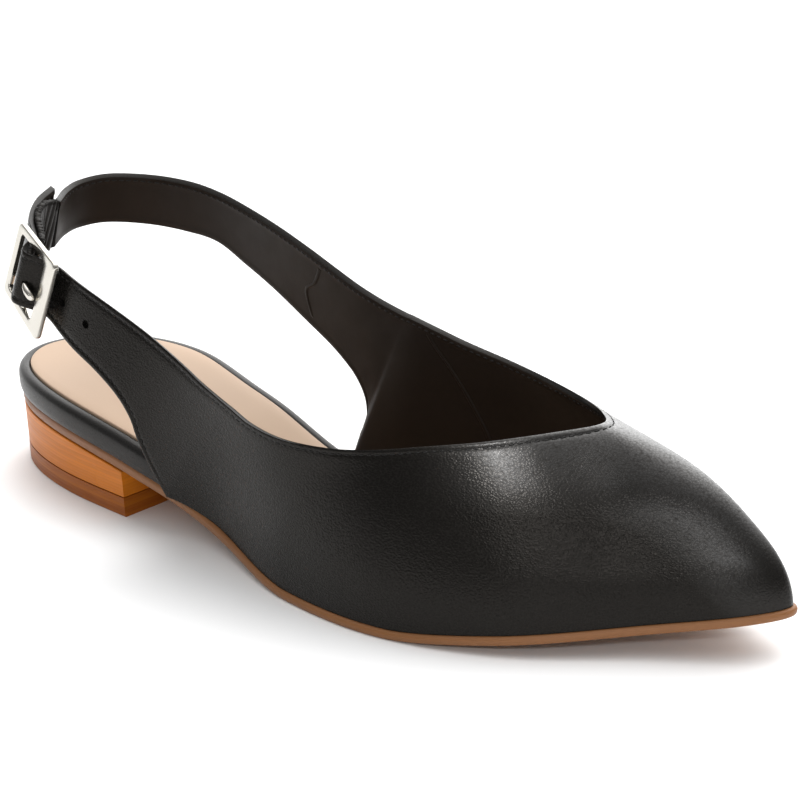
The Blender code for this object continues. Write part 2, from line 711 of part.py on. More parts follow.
def buckle_loop(home, guides, finish):
    """Folded loop: an eye round the pin, slotted for the prong, and a two-layer tail."""
    place = buckle_place()
    hole = PIN_DIAMETER / 2 + GAP
    bm = bmesh.new()
    eye = {}
    for name, radius in (("in", hole), ("out", hole + LOOP_LAYER)):
        for side in (-1, 1):
            ring = []
            for k in range(16):
                angle = math.radians(180 + 11.25 + 22.5 * k)
                spot = Vector((radius * math.cos(angle), side * LOOP_WIDTH / 2, radius * math.sin(angle)))
                ring.append(bm.verts.new(place @ spot))
            eye[name, side] = ring
    for k in range(16):
        after = (k + 1) % 16
        bm.faces.new((eye["in", -1][k], eye["in", 1][k], eye["in", 1][after], eye["in", -1][after]))
        for side in (-1, 1):
            inner, outer = eye["in", side], eye["out", side]
            bm.faces.new((inner[k], outer[k], outer[after], inner[after]))
        if k < 15:
            bm.faces.new((eye["out", -1][k], eye["out", 1][k], eye["out", 1][after], eye["out", -1][after]))

    points, across_end = loop_path()
    across_start = np.array(place.col[1][:3])
    last = (eye["out", 1][15], eye["out", -1][15], eye["out", -1][0], eye["out", 1][0])
    steps = 12
    for k in range(steps + 1):
        at = (len(points) - 1) * k / steps
        before = smooth(range(len(points)), points, max(at - 0.05, 0))
        along = unit(smooth(range(len(points)), points, min(at + 0.05, len(points) - 1)) - before)
        across = across_start + (across_end - across_start) * k / steps
        across = unit(across - along * np.dot(across, along))
        wide = across * LOOP_WIDTH / 2
        deep = np.cross(across, along) * LOOP_LAYER * 0.95
        here = smooth(range(len(points)), points, at)
        corners = (here + wide + deep, here - wide + deep, here - wide - deep, here + wide - deep)
        ring = [bm.verts.new(corner) for corner in corners]
        for c in range(4):
            bm.faces.new((last[c], last[(c + 1) % 4], ring[(c + 1) % 4], ring[c]))
        last = ring
    bm.faces.new(last)
    loop = new_object("buckle_loop", bm, home, finish)

    bm = bmesh.new()
    bmesh.ops.create_cube(bm, size=1.0)
    reach = 4 * (hole + PRONG_DIAMETER / 2 + GAP)
    bmesh.ops.scale(bm, verts=bm.verts, vec=(reach, PRONG_DIAMETER + 4 * GAP, reach))
    bmesh.ops.translate(bm, verts=bm.verts, vec=(reach / 4, 0, 0))
    slot = new_object("loop_slot", bm, home, finish)
    slot.matrix_world = place
    apply_boolean(loop, slot, "DIFFERENCE", guides)


def strap_holes(strap, home, guides, finish):
    """Punched holes: one on the prong, the others toward the toe."""
    for number in range(HOLE_COUNT):
        radius = HOLE_DIAMETER / 2 if number else PRONG_DIAMETER / 2 + 4 * GAP
        bm = bmesh.new()
        deep = 8 * UPPER_WALL
        bmesh.ops.create_cone(bm, cap_ends=True, segments=12, radius1=radius, radius2=radius, depth=deep)
        punch = new_object(f"punch_{number}", bm, home, finish)
        if number:
            row = row_at(number * HOLE_PITCH + 0.15 * BUCKLE_LENGTH)
            middle, ahead, across, out = band_frame(row)
            punch.matrix_world = placed(middle + out * strap_lift(row), ahead, across, out)
        else:
            over_pin = Matrix.Translation((0.6 * PRONG_DIAMETER, 0, STRAP_BULGE / 2 + GAP))
            punch.matrix_world = buckle_place() @ over_pin
        apply_boolean(strap, punch, "DIFFERENCE", guides)


def main():
    clear_scene()
    home = collection("sling_back_flat")
    guides = collection("cutters")
    tan = material("sole_edge", (0.45, 0.27, 0.15), 0.55)
    wood = material("stacked_heel", (0.52, 0.22, 0.06), 0.45)
    dark_wood = material("top_piece", (0.32, 0.13, 0.04), 0.50)
    black = material("black_leather", (0.012, 0.011, 0.011), 0.42)
    beige = material("sock_leather", (0.78, 0.56, 0.42), 0.60)
    metal = material("buckle_metal", (0.80, 0.78, 0.74), 0.18, 1.0)

    heel_body("heel_top_piece", home, dark_wood, HEEL_INSET - TOP_PIECE_FLARE, lambda x: 0.0,
              lambda x: TOP_PIECE_THICKNESS)
    heel_body("heel_block", home, wood, HEEL_INSET, lambda x: TOP_PIECE_THICKNESS + GAP,
              lambda x: underside(x) - GAP)
    outsole(home, tan)
    footbed(home, black)
    sock(home, beige)
    band = upper(home, black)
    strap_holes(band, home, guides, black)
    buckle_loop(home, guides, black)
    buckle_frame(home, metal)
    buckle_pin(home, metal)
    buckle_prong(home, guides, metal)

    for piece in list(home.objects) + list(guides.objects):
        piece.matrix_world = Matrix.Translation((-HEEL_DEPTH / 2, 0, 0)) @ piece.matrix_world


main()
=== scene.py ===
# %% [markdown]
# A sling back flat is one strip of leather on a sole. The strip is the vamp over the toes, runs back along
# both sides as the quarters, and ends in two straps that a buckle joins behind the heel.
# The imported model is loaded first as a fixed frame. Each finer piece below is drawn from the same tables
# of sizes as the solid that it stands for, so it lies where that solid lies.

# %% Load the frame
import functools
import math

import bmesh
import bpy
import numpy as np
from mathutils import Matrix, Vector


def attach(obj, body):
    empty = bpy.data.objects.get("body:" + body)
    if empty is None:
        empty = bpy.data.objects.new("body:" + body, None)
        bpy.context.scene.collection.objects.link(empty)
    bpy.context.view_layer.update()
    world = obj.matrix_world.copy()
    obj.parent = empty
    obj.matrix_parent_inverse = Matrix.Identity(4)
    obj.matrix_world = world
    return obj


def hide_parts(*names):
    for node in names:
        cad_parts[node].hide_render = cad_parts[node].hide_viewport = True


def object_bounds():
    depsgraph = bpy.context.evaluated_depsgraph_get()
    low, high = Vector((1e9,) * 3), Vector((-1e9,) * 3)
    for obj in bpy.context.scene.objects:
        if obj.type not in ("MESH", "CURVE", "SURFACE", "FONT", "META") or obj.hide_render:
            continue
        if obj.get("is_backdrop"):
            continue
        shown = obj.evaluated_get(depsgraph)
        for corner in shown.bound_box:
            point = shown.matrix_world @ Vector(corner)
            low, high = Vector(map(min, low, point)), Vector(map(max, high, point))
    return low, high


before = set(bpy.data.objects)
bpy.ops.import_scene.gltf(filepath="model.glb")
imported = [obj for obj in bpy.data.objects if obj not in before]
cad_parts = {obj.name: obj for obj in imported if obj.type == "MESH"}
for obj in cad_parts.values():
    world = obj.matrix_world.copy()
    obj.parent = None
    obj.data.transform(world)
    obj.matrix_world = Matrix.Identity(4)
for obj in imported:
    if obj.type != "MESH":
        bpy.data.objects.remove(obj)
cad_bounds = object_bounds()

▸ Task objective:
The lines above from the one containing "for piece in" through the one containing "low, high = Vector((1e9,)" are to be set down exactly, and no others.

▸ The answer:
    for piece in list(home.objects) + list(guides.objects):
        piece.matrix_world = Matrix.Translation((-HEEL_DEPTH / 2, 0, 0)) @ piece.matrix_world


main()
=== scene.py ===
# %% [markdown]
# A sling back flat is one strip of leather on a sole. The strip is the vamp over the toes, runs back along
# both sides as the quarters, and ends in two straps that a buckle joins behind the heel.
# The imported model is loaded first as a fixed frame. Each finer piece below is drawn from the same tables
# of sizes as the solid that it stands for, so it lies where that solid lies.

# %% Load the frame
import functools
import math

import bmesh
import bpy
import numpy as np
from mathutils import Matrix, Vector


def attach(obj, body):
    empty = bpy.data.objects.get("body:" + body)
    if empty is None:
        empty = bpy.data.objects.new("body:" + body, None)
        bpy.context.scene.collection.objects.link(empty)
    bpy.context.view_layer.update()
    world = obj.matrix_world.copy()
    obj.parent = empty
    obj.matrix_parent_inverse = Matrix.Identity(4)
    obj.matrix_world = world
    return obj


def hide_parts(*names):
    for node in names:
        cad_parts[node].hide_render = cad_parts[node].hide_viewport = True


def object_bounds():
    depsgraph = bpy.context.evaluated_depsgraph_get()
    low, high = Vector((1e9,) * 3), Vector((-1e9,) * 3)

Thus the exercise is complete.